Well, I will refer then back to my response where I said that I think it is simply just too politically disasterous for most politicians to prohibit them.

I don’t have any better ideas, I’m afraid.

Well, obviously they’re not doing it out of generosity. Where did you get the impression I thought that? I was just assuming based on oligopolistic game theory the FF rewards are roughly similar across major airlines. As Anthracite points out, this isn’t really true (I should have guessed that airlines like Southwest wouldn’t have FF plans like other major carriers).

Of course the free stuff comes out of the purchaser’s pocket, but I really don’t think most companies are unaware of this. If your company allows you to use FF miles bought on their dime, you certainly aren’t stealing from them. I agree that such miles would reasonably be regarded as income (and you’re right that taxing them would be a huge pain in the ass).

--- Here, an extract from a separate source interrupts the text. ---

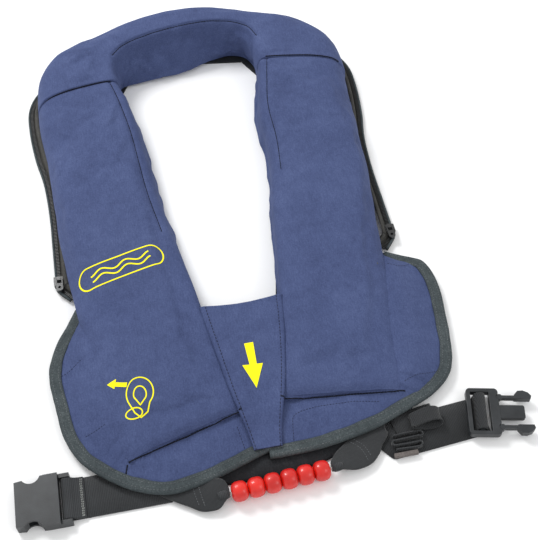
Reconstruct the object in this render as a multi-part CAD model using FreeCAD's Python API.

However, theory must be tested by experiment: do business travellers gravitate toward airlines with above-average FF rewards? If so, then perhaps it is evidence of unethical practices w.r.t. FF miles since employers would be implicitly paying for employee benefits through necessarily higher ticket prices. Since I basically only fly on one airline, I can’t really say whether this happens or not.

I have a friend who works for NIST and he told me that they also won’t let employees fly in First Class…no way, no how! Even if you are bumped into First Class and those are the only seats left on the plane you can’t go there. Apparently they are nervous about the possibility of a seatmate asking who you work for and then thinking, “Oh, so this is how the government spends my tax dollars!”